Different from the food-court model, the recently opened Campo Food Hall, just west of the King Street West/Spadina Avenue junction, is focused mainly on Spanish cuisine, the one exception being an ELXR juice bar for the sweaty types who visit from neighboring SoulCycle. Campo has baked goods and coffee for breakfast; a salad bar, sandwiches, a tapas restaurant (separately named as Labora) for lunch and a few Spanish groceries for home, all run by one vendor – Rob Bragagnolo, the chef behind sandwich shop Carver. Bragagnolo once led the kitchen at Marben, and spent most of the aughts in Majorca.
Though billed as a food hall, Campo feels much more like a large restaurant with a big takeaway counter. That counter closes by late afternoon and Labora, the tapas-bar portion of Campo, remains open with its simple, rustic Spanish food – small seafood tins and snacks, charcuterie, classic dishes and a handful of larger plates like the delicious chorizo-stuffed half chicken.
A faithful rendition of a good coastal tapas bar, Labora serves food that is, for the most part, deliciously simple and unpretentious. (As in Spain, some small dishes are accompanied with potato chips from a bag.) The prices are reasonable, the wine list comprehensive and the kitchen executes properly. On one visit, we chose from the daily seafood selection some juicy langoustines ($6) and they came back perfectly cooked, salty with juicy meat. Baby broccoli, still crunchy after a couple of minutes on the hot plancha, comes with an addictive ground almond/red pepper romesco sauce.
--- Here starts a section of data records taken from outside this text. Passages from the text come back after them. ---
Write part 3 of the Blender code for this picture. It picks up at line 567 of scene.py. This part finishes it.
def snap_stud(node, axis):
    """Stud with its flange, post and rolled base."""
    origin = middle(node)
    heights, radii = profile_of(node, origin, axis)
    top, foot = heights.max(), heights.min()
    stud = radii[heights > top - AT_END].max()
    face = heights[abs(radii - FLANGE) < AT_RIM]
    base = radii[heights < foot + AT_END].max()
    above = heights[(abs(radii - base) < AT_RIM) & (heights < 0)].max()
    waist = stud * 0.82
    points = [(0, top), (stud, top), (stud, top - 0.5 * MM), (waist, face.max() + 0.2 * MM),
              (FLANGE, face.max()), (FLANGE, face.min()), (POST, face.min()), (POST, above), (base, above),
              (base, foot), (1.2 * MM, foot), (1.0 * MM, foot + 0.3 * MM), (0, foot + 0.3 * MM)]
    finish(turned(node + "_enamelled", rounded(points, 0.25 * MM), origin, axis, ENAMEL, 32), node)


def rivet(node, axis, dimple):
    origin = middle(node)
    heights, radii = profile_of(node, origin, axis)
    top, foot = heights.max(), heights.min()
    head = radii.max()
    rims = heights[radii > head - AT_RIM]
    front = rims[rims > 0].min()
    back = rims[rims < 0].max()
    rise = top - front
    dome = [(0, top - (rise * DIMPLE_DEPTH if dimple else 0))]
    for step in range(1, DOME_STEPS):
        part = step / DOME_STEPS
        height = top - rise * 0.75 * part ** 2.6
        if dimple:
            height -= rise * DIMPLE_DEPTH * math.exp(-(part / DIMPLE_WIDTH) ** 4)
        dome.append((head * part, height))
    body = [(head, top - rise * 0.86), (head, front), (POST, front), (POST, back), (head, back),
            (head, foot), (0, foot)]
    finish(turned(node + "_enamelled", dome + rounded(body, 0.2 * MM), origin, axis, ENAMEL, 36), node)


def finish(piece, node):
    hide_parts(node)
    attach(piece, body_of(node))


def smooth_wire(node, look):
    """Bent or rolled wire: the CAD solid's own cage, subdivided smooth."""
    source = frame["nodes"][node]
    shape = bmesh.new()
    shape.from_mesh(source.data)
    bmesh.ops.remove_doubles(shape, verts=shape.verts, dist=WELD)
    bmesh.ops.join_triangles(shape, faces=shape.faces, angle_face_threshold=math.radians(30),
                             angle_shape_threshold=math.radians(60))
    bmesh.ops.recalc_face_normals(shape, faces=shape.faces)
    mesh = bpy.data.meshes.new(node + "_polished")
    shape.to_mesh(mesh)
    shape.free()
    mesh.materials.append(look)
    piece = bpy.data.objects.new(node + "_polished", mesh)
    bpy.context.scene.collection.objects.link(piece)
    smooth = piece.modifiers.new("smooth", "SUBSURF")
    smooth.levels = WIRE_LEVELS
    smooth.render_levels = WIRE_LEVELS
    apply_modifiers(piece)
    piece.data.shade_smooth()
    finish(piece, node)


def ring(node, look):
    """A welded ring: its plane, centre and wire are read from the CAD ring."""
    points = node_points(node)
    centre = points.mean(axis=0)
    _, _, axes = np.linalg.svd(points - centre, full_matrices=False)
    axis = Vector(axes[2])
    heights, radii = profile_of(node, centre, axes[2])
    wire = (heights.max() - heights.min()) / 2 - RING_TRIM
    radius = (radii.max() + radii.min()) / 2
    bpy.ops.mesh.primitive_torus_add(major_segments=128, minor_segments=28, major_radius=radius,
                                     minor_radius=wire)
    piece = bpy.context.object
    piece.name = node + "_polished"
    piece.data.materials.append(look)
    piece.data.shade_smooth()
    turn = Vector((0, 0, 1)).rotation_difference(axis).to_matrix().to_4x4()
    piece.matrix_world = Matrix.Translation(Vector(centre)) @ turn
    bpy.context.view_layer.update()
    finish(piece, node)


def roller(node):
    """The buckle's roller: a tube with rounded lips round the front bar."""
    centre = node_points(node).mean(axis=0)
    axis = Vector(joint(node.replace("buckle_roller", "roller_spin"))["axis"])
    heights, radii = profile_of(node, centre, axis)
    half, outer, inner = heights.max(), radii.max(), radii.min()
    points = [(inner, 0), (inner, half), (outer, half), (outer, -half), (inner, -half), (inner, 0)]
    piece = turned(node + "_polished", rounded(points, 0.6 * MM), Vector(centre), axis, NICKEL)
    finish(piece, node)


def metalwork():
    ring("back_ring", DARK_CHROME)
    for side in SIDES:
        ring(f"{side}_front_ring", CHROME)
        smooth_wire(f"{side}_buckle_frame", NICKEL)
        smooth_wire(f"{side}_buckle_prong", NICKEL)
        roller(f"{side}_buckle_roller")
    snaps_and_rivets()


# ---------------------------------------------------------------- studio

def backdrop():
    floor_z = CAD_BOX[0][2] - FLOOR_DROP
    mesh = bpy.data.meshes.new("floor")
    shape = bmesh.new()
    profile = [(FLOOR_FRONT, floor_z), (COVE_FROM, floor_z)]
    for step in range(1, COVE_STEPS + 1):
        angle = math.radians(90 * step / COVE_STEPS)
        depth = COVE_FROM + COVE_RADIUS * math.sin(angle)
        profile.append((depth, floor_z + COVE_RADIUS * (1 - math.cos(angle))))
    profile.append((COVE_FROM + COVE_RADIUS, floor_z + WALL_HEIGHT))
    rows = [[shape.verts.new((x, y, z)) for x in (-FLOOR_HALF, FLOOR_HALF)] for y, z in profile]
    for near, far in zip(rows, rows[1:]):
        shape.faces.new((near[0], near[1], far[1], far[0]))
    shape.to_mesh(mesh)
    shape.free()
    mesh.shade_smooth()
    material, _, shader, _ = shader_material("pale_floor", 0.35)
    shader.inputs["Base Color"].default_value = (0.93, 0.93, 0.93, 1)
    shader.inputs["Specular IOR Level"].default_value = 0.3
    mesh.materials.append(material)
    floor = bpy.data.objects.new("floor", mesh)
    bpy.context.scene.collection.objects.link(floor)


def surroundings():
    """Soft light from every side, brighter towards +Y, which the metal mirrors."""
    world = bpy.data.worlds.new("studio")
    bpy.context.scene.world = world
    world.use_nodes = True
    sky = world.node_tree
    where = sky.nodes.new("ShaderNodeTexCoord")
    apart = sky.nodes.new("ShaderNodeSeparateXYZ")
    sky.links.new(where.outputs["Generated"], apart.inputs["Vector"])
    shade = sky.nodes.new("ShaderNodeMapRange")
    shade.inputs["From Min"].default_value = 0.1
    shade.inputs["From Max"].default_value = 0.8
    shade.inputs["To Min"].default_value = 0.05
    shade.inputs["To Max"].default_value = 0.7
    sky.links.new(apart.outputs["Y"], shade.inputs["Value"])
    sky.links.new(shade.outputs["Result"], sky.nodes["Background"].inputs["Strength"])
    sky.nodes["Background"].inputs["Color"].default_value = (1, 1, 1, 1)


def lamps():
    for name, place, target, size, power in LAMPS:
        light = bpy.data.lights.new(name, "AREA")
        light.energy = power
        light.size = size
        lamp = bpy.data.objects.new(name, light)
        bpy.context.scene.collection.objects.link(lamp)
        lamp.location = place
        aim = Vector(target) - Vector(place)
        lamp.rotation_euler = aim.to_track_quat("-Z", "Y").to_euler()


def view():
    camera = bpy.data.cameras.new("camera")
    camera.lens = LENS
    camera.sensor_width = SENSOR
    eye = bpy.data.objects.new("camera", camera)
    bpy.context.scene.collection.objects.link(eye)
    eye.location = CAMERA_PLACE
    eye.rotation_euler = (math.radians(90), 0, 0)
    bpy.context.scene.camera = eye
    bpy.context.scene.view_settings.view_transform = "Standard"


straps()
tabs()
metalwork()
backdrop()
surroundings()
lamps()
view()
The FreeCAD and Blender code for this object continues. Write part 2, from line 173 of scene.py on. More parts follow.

Given Assembly and Campo are so different, some may wonder how both applied the food hall label to themselves. It doesn’t matter, though, for they both point to our city growing up, becoming more populous and denser, and demanding quality food options at all times of day at various price points. If this is the bar that’s been set for Toronto’s new wave of food halls, we can be optimistic about what’s still to come.